_Instruction_.
State only the number of lines that contain the string "Blender".

━━ Record set ━━

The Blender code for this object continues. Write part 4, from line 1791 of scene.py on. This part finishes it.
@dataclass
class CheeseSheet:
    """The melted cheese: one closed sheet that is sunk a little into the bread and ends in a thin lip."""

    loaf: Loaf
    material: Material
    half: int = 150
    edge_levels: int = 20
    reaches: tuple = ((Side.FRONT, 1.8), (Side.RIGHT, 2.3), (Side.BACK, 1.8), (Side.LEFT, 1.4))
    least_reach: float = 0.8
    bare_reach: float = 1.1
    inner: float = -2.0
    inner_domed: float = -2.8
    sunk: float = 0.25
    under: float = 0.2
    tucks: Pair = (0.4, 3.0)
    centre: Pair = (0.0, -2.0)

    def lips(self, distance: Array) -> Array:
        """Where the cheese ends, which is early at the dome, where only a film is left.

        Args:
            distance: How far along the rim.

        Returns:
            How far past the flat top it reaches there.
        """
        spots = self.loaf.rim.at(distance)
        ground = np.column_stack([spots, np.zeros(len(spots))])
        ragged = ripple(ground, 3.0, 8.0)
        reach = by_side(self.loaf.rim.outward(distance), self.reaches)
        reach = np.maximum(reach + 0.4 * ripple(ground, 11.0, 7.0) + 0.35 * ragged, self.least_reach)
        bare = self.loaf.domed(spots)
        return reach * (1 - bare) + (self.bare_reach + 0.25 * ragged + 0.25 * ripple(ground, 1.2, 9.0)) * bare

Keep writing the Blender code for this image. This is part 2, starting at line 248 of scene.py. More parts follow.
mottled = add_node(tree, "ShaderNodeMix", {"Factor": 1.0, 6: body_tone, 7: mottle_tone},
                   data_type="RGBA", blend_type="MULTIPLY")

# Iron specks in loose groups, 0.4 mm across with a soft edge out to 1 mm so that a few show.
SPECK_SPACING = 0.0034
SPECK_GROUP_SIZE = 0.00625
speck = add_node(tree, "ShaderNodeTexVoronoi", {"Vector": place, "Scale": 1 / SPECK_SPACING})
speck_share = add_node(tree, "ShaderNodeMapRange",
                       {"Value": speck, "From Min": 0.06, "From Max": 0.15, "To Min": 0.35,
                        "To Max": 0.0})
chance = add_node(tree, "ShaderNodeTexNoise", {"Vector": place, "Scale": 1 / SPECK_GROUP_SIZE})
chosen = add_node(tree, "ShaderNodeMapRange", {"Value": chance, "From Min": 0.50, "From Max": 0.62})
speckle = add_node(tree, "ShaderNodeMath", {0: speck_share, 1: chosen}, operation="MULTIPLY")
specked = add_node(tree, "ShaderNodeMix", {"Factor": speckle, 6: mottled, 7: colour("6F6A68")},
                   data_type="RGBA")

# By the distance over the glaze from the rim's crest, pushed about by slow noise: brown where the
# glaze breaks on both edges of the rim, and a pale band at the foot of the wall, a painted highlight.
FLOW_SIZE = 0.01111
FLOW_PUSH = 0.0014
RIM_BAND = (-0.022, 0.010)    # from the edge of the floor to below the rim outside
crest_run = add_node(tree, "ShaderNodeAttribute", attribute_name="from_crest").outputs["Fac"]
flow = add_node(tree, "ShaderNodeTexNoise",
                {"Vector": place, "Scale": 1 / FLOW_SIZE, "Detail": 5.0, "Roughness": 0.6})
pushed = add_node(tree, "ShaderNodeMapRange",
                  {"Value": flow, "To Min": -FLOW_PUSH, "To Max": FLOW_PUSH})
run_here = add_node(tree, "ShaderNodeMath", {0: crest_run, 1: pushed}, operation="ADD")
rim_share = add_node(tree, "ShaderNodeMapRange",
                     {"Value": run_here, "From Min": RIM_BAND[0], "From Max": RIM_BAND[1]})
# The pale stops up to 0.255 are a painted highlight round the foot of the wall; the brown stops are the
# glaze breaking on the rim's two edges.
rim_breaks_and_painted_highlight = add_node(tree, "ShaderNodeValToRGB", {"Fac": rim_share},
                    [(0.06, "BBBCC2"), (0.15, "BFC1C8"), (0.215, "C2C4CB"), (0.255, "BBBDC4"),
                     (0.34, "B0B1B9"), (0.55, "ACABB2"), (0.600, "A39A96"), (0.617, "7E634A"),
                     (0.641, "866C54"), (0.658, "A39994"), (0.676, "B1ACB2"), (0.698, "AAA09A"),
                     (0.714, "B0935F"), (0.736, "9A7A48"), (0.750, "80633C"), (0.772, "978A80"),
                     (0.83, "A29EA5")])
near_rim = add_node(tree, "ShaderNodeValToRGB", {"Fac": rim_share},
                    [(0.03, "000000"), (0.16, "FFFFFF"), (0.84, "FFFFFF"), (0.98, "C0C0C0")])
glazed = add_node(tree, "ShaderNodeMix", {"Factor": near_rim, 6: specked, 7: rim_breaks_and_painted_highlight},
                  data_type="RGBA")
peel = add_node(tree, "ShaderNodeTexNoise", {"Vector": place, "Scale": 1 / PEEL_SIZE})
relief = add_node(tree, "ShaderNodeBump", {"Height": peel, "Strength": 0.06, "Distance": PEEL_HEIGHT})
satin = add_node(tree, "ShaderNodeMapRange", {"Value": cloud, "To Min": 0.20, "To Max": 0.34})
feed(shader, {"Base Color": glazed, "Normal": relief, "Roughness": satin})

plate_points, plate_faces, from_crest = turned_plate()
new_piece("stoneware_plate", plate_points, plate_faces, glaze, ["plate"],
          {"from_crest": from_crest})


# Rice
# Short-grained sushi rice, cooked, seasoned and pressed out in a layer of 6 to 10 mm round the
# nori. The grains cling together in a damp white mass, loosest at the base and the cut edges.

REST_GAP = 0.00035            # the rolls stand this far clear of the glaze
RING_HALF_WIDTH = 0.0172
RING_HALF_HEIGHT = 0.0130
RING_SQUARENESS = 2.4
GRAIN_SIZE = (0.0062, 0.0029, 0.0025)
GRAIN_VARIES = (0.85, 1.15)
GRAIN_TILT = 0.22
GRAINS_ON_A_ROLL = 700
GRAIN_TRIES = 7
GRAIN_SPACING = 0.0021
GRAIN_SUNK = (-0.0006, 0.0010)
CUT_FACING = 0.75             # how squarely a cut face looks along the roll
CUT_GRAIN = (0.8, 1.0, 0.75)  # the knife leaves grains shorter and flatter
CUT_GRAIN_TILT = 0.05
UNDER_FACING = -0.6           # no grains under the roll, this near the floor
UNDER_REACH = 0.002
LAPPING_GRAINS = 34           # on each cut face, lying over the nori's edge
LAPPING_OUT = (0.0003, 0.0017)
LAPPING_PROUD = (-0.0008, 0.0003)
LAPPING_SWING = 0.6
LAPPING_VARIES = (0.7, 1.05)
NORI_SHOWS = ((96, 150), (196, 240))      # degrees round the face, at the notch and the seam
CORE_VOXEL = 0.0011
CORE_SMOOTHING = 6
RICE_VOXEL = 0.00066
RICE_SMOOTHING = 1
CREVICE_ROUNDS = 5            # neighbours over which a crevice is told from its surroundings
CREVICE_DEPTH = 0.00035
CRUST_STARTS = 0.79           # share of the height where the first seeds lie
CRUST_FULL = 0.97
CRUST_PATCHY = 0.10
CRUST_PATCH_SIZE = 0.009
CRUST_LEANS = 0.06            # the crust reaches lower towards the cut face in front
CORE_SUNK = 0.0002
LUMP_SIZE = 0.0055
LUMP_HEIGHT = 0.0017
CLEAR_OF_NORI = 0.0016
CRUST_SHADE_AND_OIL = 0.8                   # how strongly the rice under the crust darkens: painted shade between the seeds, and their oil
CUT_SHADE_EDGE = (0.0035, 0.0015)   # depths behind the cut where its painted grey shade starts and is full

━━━

_The response_.
2